> [TASK DIRECTIONS]: Copy the lines holding the word "type", all of them.

--- begin ---

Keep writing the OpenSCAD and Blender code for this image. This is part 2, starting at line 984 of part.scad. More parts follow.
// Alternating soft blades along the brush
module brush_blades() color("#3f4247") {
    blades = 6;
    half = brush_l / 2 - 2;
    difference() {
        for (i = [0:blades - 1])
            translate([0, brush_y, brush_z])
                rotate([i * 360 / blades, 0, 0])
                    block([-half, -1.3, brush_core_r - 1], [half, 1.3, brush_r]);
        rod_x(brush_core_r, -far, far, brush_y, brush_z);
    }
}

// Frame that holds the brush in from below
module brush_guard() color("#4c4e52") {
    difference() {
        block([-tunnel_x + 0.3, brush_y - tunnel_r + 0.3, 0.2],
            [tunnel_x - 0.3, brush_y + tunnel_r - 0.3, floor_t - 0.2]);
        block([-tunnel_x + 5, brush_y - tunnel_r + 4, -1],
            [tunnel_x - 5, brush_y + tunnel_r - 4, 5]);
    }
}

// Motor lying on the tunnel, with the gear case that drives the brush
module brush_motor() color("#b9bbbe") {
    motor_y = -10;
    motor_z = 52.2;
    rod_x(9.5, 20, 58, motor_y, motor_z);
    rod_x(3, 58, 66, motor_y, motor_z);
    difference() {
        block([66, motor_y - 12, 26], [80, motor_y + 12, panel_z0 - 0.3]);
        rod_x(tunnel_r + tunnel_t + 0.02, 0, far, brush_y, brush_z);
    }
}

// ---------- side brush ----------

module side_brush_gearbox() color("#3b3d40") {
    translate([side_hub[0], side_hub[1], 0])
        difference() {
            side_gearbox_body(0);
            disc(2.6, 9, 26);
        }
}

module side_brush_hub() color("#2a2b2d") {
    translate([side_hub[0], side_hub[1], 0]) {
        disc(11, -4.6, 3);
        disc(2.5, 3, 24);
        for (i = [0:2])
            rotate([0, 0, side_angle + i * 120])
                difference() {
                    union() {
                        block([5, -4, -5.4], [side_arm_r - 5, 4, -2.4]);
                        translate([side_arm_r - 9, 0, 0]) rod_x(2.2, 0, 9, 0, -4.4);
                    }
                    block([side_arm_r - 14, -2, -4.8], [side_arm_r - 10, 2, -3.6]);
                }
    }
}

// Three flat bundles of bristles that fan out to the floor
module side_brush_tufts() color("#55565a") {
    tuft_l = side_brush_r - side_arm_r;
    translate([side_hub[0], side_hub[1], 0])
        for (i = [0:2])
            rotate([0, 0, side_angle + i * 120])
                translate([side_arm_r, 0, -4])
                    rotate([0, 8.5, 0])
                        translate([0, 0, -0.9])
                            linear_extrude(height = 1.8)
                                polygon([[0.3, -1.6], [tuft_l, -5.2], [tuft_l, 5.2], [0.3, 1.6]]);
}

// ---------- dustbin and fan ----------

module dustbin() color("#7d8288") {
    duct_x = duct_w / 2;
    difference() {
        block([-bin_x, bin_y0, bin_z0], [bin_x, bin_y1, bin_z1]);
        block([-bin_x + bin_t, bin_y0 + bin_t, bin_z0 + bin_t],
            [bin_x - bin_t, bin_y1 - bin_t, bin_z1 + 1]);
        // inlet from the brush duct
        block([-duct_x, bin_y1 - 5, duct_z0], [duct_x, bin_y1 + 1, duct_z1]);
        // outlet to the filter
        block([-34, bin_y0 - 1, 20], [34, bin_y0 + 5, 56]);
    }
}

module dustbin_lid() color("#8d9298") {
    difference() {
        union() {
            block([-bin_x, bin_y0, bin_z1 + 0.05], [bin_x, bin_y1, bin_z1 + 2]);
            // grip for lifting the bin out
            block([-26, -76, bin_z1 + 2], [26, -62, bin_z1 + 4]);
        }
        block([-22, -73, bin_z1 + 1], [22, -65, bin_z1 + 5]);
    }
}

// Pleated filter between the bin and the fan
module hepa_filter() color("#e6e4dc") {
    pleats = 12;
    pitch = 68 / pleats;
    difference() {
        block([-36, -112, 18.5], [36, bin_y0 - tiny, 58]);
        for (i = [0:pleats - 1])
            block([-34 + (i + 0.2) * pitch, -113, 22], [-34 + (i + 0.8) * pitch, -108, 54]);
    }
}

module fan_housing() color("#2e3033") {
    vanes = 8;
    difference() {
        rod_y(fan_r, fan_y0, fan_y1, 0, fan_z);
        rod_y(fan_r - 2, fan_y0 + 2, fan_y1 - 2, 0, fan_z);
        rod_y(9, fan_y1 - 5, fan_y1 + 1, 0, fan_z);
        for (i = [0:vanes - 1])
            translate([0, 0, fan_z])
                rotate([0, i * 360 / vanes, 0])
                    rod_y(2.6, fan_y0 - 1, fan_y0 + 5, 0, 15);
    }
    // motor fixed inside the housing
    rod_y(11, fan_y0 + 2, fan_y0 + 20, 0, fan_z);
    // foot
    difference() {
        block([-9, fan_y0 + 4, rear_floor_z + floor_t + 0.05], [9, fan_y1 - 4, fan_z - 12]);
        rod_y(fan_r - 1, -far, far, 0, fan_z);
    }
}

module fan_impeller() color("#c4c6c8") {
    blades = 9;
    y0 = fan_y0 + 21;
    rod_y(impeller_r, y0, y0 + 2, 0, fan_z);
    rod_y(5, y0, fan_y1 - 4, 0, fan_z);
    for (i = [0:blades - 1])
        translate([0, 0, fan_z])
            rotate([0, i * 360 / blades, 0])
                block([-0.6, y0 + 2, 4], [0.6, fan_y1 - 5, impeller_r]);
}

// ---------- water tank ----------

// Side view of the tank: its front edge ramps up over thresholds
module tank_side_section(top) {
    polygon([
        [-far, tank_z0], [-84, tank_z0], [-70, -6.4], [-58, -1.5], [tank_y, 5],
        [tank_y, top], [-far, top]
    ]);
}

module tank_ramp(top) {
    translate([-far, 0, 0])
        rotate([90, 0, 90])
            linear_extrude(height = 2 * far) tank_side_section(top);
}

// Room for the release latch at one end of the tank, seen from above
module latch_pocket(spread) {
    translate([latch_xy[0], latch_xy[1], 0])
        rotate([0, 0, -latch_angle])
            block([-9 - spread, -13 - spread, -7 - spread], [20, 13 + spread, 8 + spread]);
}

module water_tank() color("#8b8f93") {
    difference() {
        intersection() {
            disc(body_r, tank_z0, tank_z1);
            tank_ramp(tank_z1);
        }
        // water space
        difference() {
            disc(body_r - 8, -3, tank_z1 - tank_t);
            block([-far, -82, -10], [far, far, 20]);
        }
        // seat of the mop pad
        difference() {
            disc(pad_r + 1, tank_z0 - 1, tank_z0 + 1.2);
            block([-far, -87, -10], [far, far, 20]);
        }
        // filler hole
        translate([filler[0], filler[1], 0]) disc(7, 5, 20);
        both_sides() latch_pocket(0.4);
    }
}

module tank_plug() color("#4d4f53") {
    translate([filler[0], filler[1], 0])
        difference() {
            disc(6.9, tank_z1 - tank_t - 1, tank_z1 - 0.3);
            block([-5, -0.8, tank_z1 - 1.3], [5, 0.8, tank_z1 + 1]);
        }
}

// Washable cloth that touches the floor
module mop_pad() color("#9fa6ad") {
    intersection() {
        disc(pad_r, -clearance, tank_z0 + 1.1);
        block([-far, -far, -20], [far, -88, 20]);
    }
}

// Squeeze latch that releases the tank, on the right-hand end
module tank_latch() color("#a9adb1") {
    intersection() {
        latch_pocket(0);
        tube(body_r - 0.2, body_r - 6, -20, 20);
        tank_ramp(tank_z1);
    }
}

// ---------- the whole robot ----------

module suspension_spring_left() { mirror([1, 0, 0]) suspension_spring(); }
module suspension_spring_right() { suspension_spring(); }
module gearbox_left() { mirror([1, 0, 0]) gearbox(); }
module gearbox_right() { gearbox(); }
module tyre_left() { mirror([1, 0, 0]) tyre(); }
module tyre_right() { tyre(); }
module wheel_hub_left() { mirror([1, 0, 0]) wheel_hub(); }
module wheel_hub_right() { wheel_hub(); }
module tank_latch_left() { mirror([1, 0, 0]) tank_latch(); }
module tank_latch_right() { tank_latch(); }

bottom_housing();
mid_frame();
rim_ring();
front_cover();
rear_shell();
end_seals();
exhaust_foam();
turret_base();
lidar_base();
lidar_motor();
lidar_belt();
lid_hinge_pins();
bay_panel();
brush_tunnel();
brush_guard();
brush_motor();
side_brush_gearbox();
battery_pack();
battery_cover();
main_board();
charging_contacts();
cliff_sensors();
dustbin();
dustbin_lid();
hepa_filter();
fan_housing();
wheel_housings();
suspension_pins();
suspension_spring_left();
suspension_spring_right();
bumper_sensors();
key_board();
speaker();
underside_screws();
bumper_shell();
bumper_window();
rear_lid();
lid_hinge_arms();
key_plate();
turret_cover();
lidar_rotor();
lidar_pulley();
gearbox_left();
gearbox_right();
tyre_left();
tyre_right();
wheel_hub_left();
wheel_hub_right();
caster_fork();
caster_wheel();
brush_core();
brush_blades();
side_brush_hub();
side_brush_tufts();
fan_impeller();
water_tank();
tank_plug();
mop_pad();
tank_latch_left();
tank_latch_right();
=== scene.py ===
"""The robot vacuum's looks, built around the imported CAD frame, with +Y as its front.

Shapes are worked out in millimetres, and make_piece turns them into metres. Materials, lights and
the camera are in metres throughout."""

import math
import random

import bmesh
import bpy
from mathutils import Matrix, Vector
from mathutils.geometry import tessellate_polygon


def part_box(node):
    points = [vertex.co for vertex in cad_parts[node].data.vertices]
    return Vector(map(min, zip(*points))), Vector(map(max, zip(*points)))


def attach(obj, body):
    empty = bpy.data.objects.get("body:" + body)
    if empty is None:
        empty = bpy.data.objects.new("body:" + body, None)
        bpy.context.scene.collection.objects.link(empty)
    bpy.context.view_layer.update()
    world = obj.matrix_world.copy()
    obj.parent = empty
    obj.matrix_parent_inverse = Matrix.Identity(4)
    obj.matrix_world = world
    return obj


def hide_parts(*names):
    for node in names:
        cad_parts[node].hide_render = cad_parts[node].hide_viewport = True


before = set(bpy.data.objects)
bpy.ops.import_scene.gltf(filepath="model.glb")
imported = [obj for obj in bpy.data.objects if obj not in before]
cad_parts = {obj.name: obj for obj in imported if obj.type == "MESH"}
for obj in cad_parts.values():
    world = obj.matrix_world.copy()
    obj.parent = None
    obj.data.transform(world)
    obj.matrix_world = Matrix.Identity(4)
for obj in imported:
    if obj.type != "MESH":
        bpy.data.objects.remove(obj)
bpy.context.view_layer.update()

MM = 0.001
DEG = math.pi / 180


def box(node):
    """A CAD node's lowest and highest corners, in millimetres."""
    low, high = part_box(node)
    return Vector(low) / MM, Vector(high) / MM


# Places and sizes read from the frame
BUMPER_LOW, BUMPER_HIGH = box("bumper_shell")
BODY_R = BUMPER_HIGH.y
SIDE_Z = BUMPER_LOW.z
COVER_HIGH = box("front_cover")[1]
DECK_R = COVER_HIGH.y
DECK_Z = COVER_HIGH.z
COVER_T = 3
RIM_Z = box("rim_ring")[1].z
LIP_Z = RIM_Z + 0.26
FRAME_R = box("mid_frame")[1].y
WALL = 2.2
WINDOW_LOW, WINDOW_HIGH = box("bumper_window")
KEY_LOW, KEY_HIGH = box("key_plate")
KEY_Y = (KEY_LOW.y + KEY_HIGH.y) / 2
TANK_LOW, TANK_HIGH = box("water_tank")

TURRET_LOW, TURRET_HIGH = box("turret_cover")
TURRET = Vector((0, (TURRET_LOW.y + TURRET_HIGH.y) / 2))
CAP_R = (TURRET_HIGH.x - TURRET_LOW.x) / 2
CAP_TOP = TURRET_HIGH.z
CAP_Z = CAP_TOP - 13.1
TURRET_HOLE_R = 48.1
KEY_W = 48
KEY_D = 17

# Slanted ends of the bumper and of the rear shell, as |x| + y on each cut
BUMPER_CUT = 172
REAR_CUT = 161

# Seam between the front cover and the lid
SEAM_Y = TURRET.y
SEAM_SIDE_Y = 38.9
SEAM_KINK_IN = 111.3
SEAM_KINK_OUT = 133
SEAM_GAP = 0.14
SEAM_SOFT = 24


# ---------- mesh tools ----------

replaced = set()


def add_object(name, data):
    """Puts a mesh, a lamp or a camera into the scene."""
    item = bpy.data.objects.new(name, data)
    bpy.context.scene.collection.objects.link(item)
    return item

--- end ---

> [TASK SOLUTION]:
cad_parts = {obj.name: obj for obj in imported if obj.type == "MESH"}
    if obj.type != "MESH":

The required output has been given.